Major obstacles remain to completion of an affordable, secure and sustainable energy architecture for Myanmar. But these obstacles also create opportunities for embracing new technologies and leading-practice approaches. A high priority from now on will be to move away from previous export-led energy policies to focus on local oil and gas exploration, production and supply, with downstream facilities, currently underdeveloped, targeted for major overhaul and investment.

International investors are willing to make upstream investments, but first they need a dependable price point. And they will only invest in downstream assets when a viable infrastructure is in place. Underpinning the drive toward increased foreign investment will be a commitment to greater transparency, with the government clearly demonstrating how oil and gas revenues are being used.

Next, energy supply and rural electrification. Solutions to this challenge include constructing new sources of generation, transmission and distribution. Gas turbines can be used to provide centralized power to large cities, with fuel sourced from local production. For rural areas, hybrid, off-grid and renewable systems will help to transform communities and drive economic growth.
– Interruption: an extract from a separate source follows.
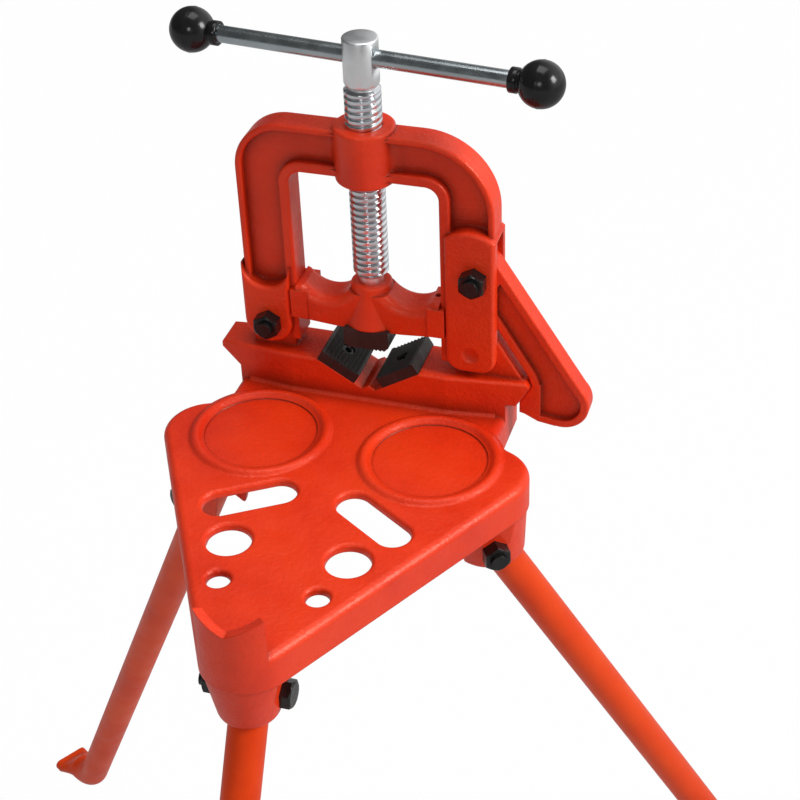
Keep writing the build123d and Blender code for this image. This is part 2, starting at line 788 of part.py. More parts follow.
def crosshead():
    ends = window_half_width - slide_gap
    low, high, waist = crosshead_end_bottom, crosshead_end_top, crosshead_waist
    middle = upper_jaw_width / 2 + jaw_seat_margin
    valley = (crosshead_boss_top_radius + ends) / 2 + crosshead_valley_shift
    shoulder = ends - crosshead_end_length
    with BuildSketch() as front_view:
        with BuildLine():
            Polyline((-shoulder, high), (-ends, high), (-ends, low), (-middle, crosshead_bottom))
            Line((-middle, crosshead_bottom), (middle, crosshead_bottom))
            Polyline((middle, crosshead_bottom), (ends, low), (ends, high), (shoulder, high))
            ThreePointArc((shoulder, high), (valley, waist), (crosshead_boss_top_radius, high))
            Line((crosshead_boss_top_radius, high), (-crosshead_boss_top_radius, high))
            ThreePointArc((-crosshead_boss_top_radius, high), (-valley, waist), (-shoulder, high))
        make_face()
    body = along_y(front_view.sketch, crosshead_depth)
    valleys = body.faces().filter_by(GeomType.CYLINDER)
    body = fillet([edge for face in valleys for edge in face.edges().filter_by(GeomType.CIRCLE)], crosshead_round)
    body += crosshead_boss()
    guide_height = crosshead_end_top - guide_drop - crosshead_end_bottom
    for side in (-1, 1):
        guide = Box(guide_length, guide_depth, guide_height)
        guide_x = side * (guide_reach - guide_length / 2)
        guide_z = crosshead_end_bottom + guide_height / 2
        body += Pos(guide_x, screw_y, guide_z) * guide
        groove_length = 2 * guide_overlap
        groove = Box(groove_length, flange_depth + 2 * slide_gap, far)
        body -= Pos(side * (ends + groove_length / 2), screw_y, guide_z) * groove
    grease_hole = Cylinder(grease_hole_radius, 2 * grease_hole_depth)
    body -= Pos(ends - grease_hole_inset, screw_y, crosshead_end_top) * grease_hole
    body -= Pos(0, screw_y, upper_jaw_top - far / 2) * Box(upper_jaw_width + 2 * seat_gap, 2 * jaw_length, far)
    pilot_bottom = crosshead_top - pilot_length - slide_gap
    body -= rod((0, screw_y, pilot_bottom), (0, 0, 1), pilot_diameter / 2 + fit, far)
    body -= rod((0, screw_y, 0), (0, 0, 1), jaw_screw_diameter / 2 + seat_gap, pilot_bottom - 0.5)
    for x, z in retaining_pin_axes:
        pin_radius = retaining_pin_diameter / 2 + seat_gap
        body -= rod((x, retaining_pin_start - seat_gap, z), (0, 1, 0), pin_radius, far)
    return body


# The pins are driven in from the back, beside the pilot's groove, and stop inside the front wall.
retaining_pin_z = crosshead_top - pilot_length + pilot_diameter / 2
retaining_pin_x = pilot_groove_radius + retaining_pin_diameter / 2 + 0.2
retaining_pin_axes = [(side * retaining_pin_x, retaining_pin_z) for side in (-1, 1)]
retaining_pin_start = screw_y - pilot_diameter / 2
retaining_pin_end = screw_y + crosshead_depth / 2


def retaining_pins():
    radius = retaining_pin_diameter / 2
    length = retaining_pin_end - retaining_pin_start
    pins = [rod((x, retaining_pin_start, z), (0, 1, 0), radius, length) for x, z in retaining_pin_axes]
    return Compound(children=pins)


# Clamp screw, its handle bar and balls
handle_direction = (cos(radians(handle_turn)), sin(radians(handle_turn)), 0)


def clamp_screw():
    shoulder = crosshead_top + pilot_shown
    tip = crosshead_top - pilot_length
    head_bottom = screw_head_top - screw_head_length
    with BuildSketch() as half_view:
        with BuildLine():
            Polyline(
                (0, tip),
                (pilot_diameter / 2 - head_chamfer, tip),
                (pilot_diameter / 2, tip + head_chamfer),
                (pilot_diameter / 2, retaining_pin_z - pilot_groove_height / 2),
                (pilot_groove_radius, retaining_pin_z - pilot_groove_height / 2),
                (pilot_groove_radius, retaining_pin_z + pilot_groove_height / 2),
                (pilot_diameter / 2, retaining_pin_z + pilot_groove_height / 2),
                (pilot_diameter / 2, shoulder),
                (screw_diameter / 2 - screw_chamfer, shoulder),
                (screw_diameter / 2, shoulder + screw_chamfer),
                (screw_diameter / 2, head_bottom - screw_chamfer),
                (screw_diameter / 2 - screw_chamfer, head_bottom),
                (screw_head_diameter / 2 - head_chamfer, head_bottom),
                (screw_head_diameter / 2, head_bottom + head_chamfer),
                (screw_head_diameter / 2, screw_head_top - head_chamfer),
                (screw_head_diameter / 2 - head_chamfer, screw_head_top),
                (0, screw_head_top),
                close=True,
            )
        make_face()
    body = Pos(0, screw_y, 0) * revolve(Plane.XZ * half_view.sketch, Axis.Z)
    start = (-far * handle_direction[0], screw_y - far * handle_direction[1], handle_z)
    return body - rod(start, handle_direction, handle_diameter / 2 + fit, 2 * far)


def on_handle(distance):
    """The frame on the handle bar's axis at a distance from the screw, +Z along the bar."""
    x = distance * handle_direction[0]
    y = screw_y + distance * handle_direction[1]
    return Plane(origin=(x, y, handle_z), z_dir=handle_direction).location


def handle_bar():
    half_length = handle_span / 2 - ball_diameter / 2 + ball_bore_depth
    bar = on_handle(0) * Cylinder(handle_diameter / 2, 2 * half_length)
    for side in (-1, 1):
        centre = side * (handle_span / 2 - ball_diameter / 2 - handle_collar_length / 2)
        bar += on_handle(centre) * Cylinder(handle_collar_diameter / 2, handle_collar_length)
    return bar


def handle_ball(side):
    ball = Sphere(ball_diameter / 2)
    inner = -side * ball_diameter / 2
    ball -= Pos(0, 0, inner) * Box(ball_diameter, ball_diameter, 2 * ball_flat)
    bore_depth = ball_bore_depth + slide_gap
    ball -= Pos(0, 0, inner + side * bore_depth / 2) * Cylinder(handle_diameter / 2 + seat_gap, bore_depth)
    return on_handle(side * handle_span / 2) * ball


# Bolts and nuts
def hexagon_prism(height):
    """A hexagon bar on z = 0, its corners chamfered at the far end."""
    prism = extrude(RegularPolygon(bolt_across_flats / 2, 6, major_radius=False), amount=height)
    spread = hex_chamfer_slope * height
    end_radius = bolt_across_flats / 2 - 0.6
    return prism & Pos(0, 0, height / 2) * Cone(end_radius + spread, end_radius, height)


def hex_bolt(grip):
    """A hex bolt along +Z, its head's underside at z = 0 and its nut at z = grip."""
    length = grip + nut_height + bolt_stub
    head = Rot(180, 0, 0) * hexagon_prism(bolt_head_height)
    return head + Pos(0, 0, length / 2) * Cylinder(bolt_radius, length)


def hex_nut(grip):
    nut = hexagon_prism(nut_height) - Cylinder(bolt_radius + seat_gap, 4 * nut_height)
    return Pos(0, 0, grip) * nut


def across_yoke(x, z):
    """A bolt's frame at the yoke: head at the back, nut at the front."""
    return Plane(origin=(x, screw_y + cheek_depth / 2, z), x_dir=(0, 0, 1), z_dir=(0, -1, 0)).location


def across_hood(name):
    """A leg bolt's frame: head on the hood's +Y flat, nut on the other."""
    flat = hood_shapes[name][3]
    frame = Plane(origin=(0, flat, -leg_pivot_depth), x_dir=(0, 0, 1), z_dir=(0, -1, 0))
    return at_leg(name) * frame.location


def leg_bolts():
    return Compound(children=[across_hood(name) * hex_bolt(2 * hood_shapes[name][3]) for name in leg_stations])


def leg_nuts():
    return Compound(children=[across_hood(name) * hex_nut(2 * hood_shapes[name][3]) for name in leg_stations])


# Pipe legs
def leg():
    """One leg in its own frame: straight pipe, a bend outward and a pressed flat toe."""
    splay = radians(leg_splay)
    floor = -stand_height
    bend_start_z = floor + leg_radius + leg_bend_radius * (1 - sin(splay))
    length = (-leg_pivot_depth - bend_start_z) / cos(splay)
    bend_start_x = length * sin(splay)
    bend_end_x = bend_start_x + leg_bend_radius * cos(splay)
    top = (-leg_top_length * sin(splay), leg_top_length * cos(splay) - leg_pivot_depth)
    down = (sin(splay), 0, -cos(splay))
    with BuildLine(Plane.XZ) as path:
        Line(top, (bend_start_x, bend_start_z))
        JernArc((bend_start_x, bend_start_z), (sin(splay), -cos(splay)), leg_bend_radius, 90 - leg_splay)
    section = Plane(origin=(top[0], 0, top[1]), z_dir=down)
    tube = sweep(section * Circle(leg_radius), path=path.line)
    tube -= sweep(section * Circle(leg_radius - leg_wall), path=path.line)
    round_end = Plane(origin=(bend_end_x, 0, floor + leg_radius), x_dir=(0, 1, 0), z_dir=(1, 0, 0))
    toe_start = bend_end_x + leg_toe_length
    flat_end = Plane(origin=(toe_start, 0, floor + toe_thickness / 2), x_dir=(0, 1, 0), z_dir=(1, 0, 0))
    flat_face = flat_end * RectangleRounded(toe_width, toe_thickness, toe_edge)
    tube += loft([(round_end * Circle(leg_radius)).face(), flat_face.face()])
    tube += extrude(flat_face, amount=toe_pad_length)
    return tube - rod((0, -far / 2, -leg_pivot_depth), (0, 1, 0), bolt_radius + fit, far)


def build():
    pieces = {
        "tray_casting": tray_casting(),
        "lower_jaw_left": lower_jaw(-1),
        "lower_jaw_right": lower_jaw(1),
        "lower_jaw_screws": lower_jaw_screws(),
        "hinge_bolt": across_yoke(hinge_x, hinge_z) * hex_bolt(cheek_depth),
        "hinge_nut": across_yoke(hinge_x, hinge_z) * hex_nut(cheek_depth),
        "yoke": yoke(),
        "latch_bolt": across_yoke(latch_x, latch_z) * hex_bolt(cheek_depth),
        "latch_nut": across_yoke(latch_x, latch_z) * hex_nut(cheek_depth),
        "latch_lever": latch_lever(),
        "crosshead": crosshead(),
        "upper_jaw": upper_jaw(),
        "upper_jaw_screw": upper_jaw_screw(),
        "screw_retaining_pins": retaining_pins(),
        "clamp_screw": clamp_screw(),
        "handle_bar": handle_bar(),
        "handle_ball_left": handle_ball(-1),
        "handle_ball_right": handle_ball(1),
        "leg_bolts": leg_bolts(),
        "leg_nuts": leg_nuts(),
    }
    pipe_leg = leg()
    for name in leg_stations:
        pieces[name] = at_leg(name) * pipe_leg
    return pieces


pieces = build()
boxes = [piece.bounding_box() for piece in pieces.values()]
origin = Vector(
    (min(box.min.X for box in boxes) + max(box.max.X for box in boxes)) / 2,
    (min(box.min.Y for box in boxes) + max(box.max.Y for box in boxes)) / 2,
    -stand_height,
)

os.makedirs("parts", exist_ok=True)
for name, piece in pieces.items():
    placed = Pos(-origin.X, -origin.Y, -origin.Z) * piece
    export_step(placed, f"parts/{name}.step")
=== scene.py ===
import json
import math

import bmesh
import bpy
from mathutils import Matrix, Vector


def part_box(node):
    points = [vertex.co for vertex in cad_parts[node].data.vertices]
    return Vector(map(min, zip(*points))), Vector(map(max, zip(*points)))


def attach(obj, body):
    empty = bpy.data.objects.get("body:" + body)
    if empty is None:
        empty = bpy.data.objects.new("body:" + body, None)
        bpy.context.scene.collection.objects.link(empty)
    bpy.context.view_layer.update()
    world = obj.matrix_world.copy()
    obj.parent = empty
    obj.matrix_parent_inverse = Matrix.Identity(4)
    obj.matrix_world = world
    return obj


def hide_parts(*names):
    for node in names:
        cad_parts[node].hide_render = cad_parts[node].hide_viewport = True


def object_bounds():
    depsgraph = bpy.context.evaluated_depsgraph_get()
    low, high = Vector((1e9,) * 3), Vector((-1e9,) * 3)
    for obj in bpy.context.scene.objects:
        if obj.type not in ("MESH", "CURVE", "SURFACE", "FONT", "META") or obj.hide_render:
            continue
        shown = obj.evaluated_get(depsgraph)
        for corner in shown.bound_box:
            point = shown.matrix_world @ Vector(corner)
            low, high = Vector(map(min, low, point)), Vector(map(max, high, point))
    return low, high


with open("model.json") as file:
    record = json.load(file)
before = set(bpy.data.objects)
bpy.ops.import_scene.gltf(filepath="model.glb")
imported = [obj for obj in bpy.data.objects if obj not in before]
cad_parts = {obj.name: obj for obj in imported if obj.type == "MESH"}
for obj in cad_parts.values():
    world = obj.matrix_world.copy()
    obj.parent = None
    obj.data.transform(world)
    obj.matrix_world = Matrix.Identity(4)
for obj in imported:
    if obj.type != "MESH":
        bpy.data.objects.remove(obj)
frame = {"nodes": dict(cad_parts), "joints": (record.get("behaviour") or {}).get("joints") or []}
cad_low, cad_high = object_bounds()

# Pipe vise stand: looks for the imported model. Lengths are metres, in the model's own frame.
nodes = frame["nodes"]
joints = {joint["name"]: joint for joint in frame["joints"]}
screw_low, screw_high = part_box("clamp_screw")
screw_axis = (screw_low + screw_high) / 2
bar_direction = Vector(joints["handle_slide"]["axis"])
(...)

Third, a robust institutional environment will play a vital role, providing investors with the certainty they need to commit to Myanmar’s energy sector. This will likely require a number of important reforms. The local monetary system must be modernized, for example. And investment laws need further attention. While recent steps in this direction have gone a long way toward reassuring the international investment community, stringent local content obligations for the oil and gas sector are viewed as a brake on cost-effective growth and an obstacle to delivery efficiency. In short, the government will need to tread carefully as it seeks to strike a healthy balance between the right investment climate and sustainable, long-term development.